Would you pull out every line of the material that contains the string "body"?

+---+

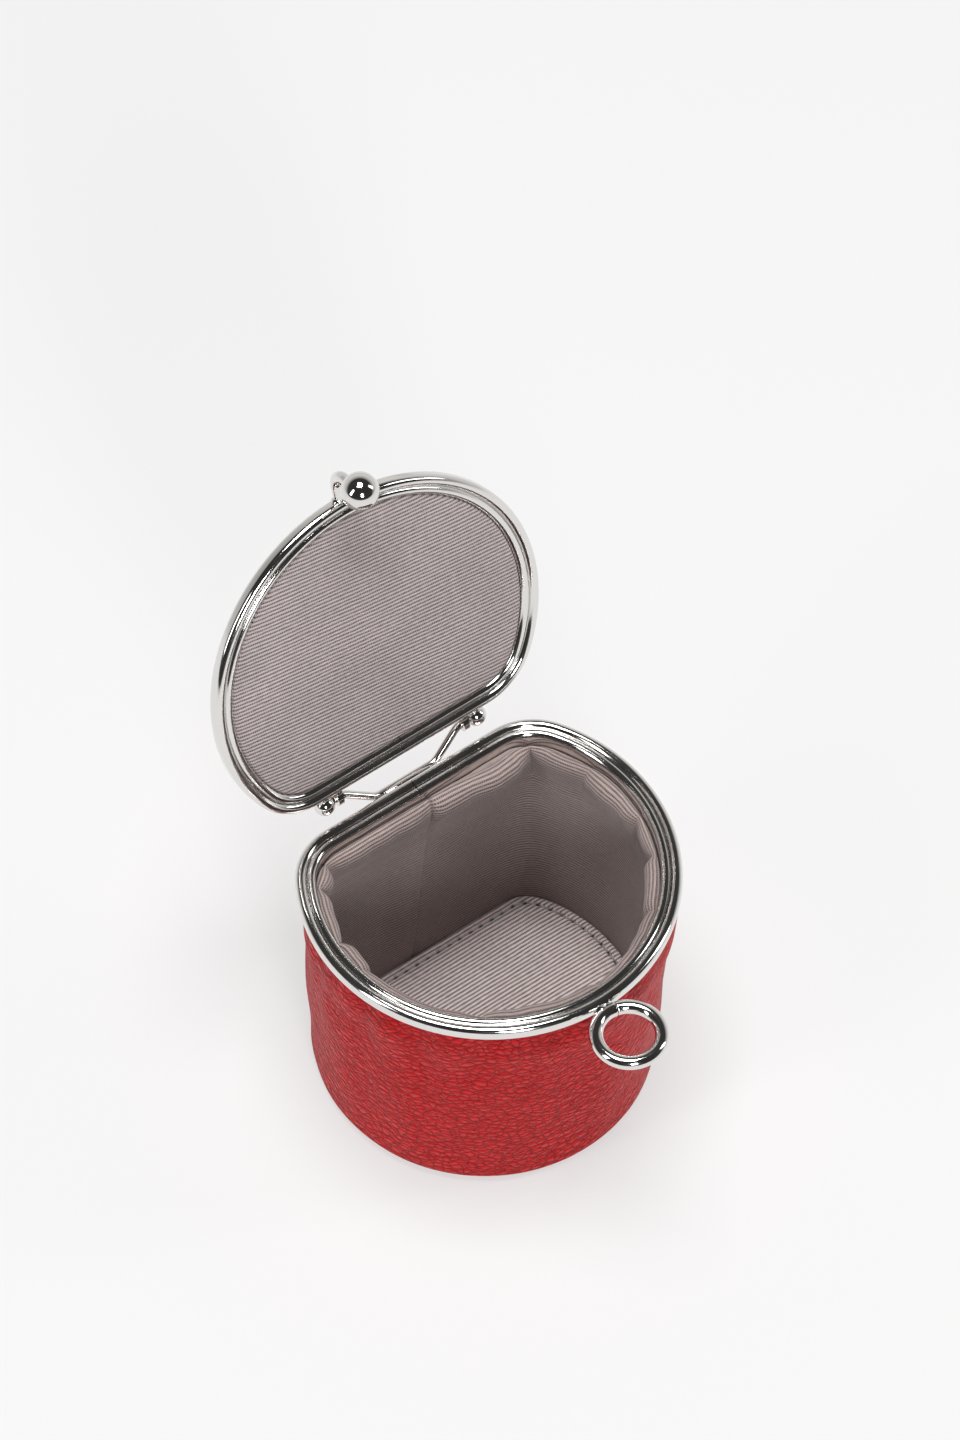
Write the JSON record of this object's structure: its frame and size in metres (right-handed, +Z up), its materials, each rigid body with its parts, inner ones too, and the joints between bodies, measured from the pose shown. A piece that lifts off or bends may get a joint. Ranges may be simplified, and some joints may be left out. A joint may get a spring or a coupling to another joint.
{
  "type": "coin purse",
  "caption": "Hard-bottomed D-shaped coin purse: pebbled leather over board, ribbed lining, rolled metal frame, padded hinged lid with a ball that drops through a ring.",
  "frame": {"origin": "on the resting face, under the centre of the frame's front arc", "axes": "+Z up; -Y is the front with the clasp ring; +Y the back with the hinge; +X to the right seen from the front"},
  "size_m": [0.08, 0.1123, 0.1486],
  "materials": {
    "polished_nickel": "mirror-polished nickel plate with fine scratches",
    "red_leather": "pebbled grain, satin",
    "ribbed_lining": "ribbed grosgrain, slight sheen",
    "fibre_board": "matt pressed fibre board, hidden",
    "foam": "soft foam sheet, hidden",
    "paper_cord": "twisted paper cord, hidden"
  },
  "bodies": {
    "body": {"body_frame": "polished_nickel", "body_frame_cord": "paper_cord", "body_leather_wall": "red_leather", "body_leather_base": "red_leather", "wall_board": "fibre_board", "base_board": "fibre_board", "lining_wall": "ribbed_lining", "base_insert_board": "fibre_board", "lining_base": "ribbed_lining", "hinge_bracket": "polished_nickel", "hinge_ball_left": "polished_nickel", "hinge_ball_right": "polished_nickel", "clasp_ring": "polished_nickel"},
    "lid": {"lid_frame": "polished_nickel", "lid_frame_cord": "paper_cord", "lid_leather": "red_leather", "lid_foam": "foam", "lid_board": "fibre_board", "lid_lining": "ribbed_lining", "hinge_ear_left": "polished_nickel", "hinge_ear_right": "polished_nickel", "clasp_arm": "polished_nickel", "clasp_ball": "polished_nickel"}
  },
  "joints": [
    {"name": "lid_hinge", "type": "hinge", "parent": "body", "child": "lid", "pos_m": [0, 0.03097, 0.06651], "axis": [1, 0, 0], "range_deg": [0, 109.2]}
  ]
}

+---+

* **Solution for this task**:
Write the JSON record of this object's structure: its frame and size in metres (right-handed, +Z up), its materials, each rigid body with its parts, inner ones too, and the joints between bodies, measured from the pose shown. A piece that lifts off or bends may get a joint. Ranges may be simplified, and some joints may be left out. A joint may get a spring or a coupling to another joint.
    "body": {"body_frame": "polished_nickel", "body_frame_cord": "paper_cord", "body_leather_wall": "red_leather", "body_leather_base": "red_leather", "wall_board": "fibre_board", "base_board": "fibre_board", "lining_wall": "ribbed_lining", "base_insert_board": "fibre_board", "lining_base": "ribbed_lining", "hinge_bracket": "polished_nickel", "hinge_ball_left": "polished_nickel", "hinge_ball_right": "polished_nickel", "clasp_ring": "polished_nickel"},
    {"name": "lid_hinge", "type": "hinge", "parent": "body", "child": "lid", "pos_m": [0, 0.03097, 0.06651], "axis": [1, 0, 0], "range_deg": [0, 109.2]}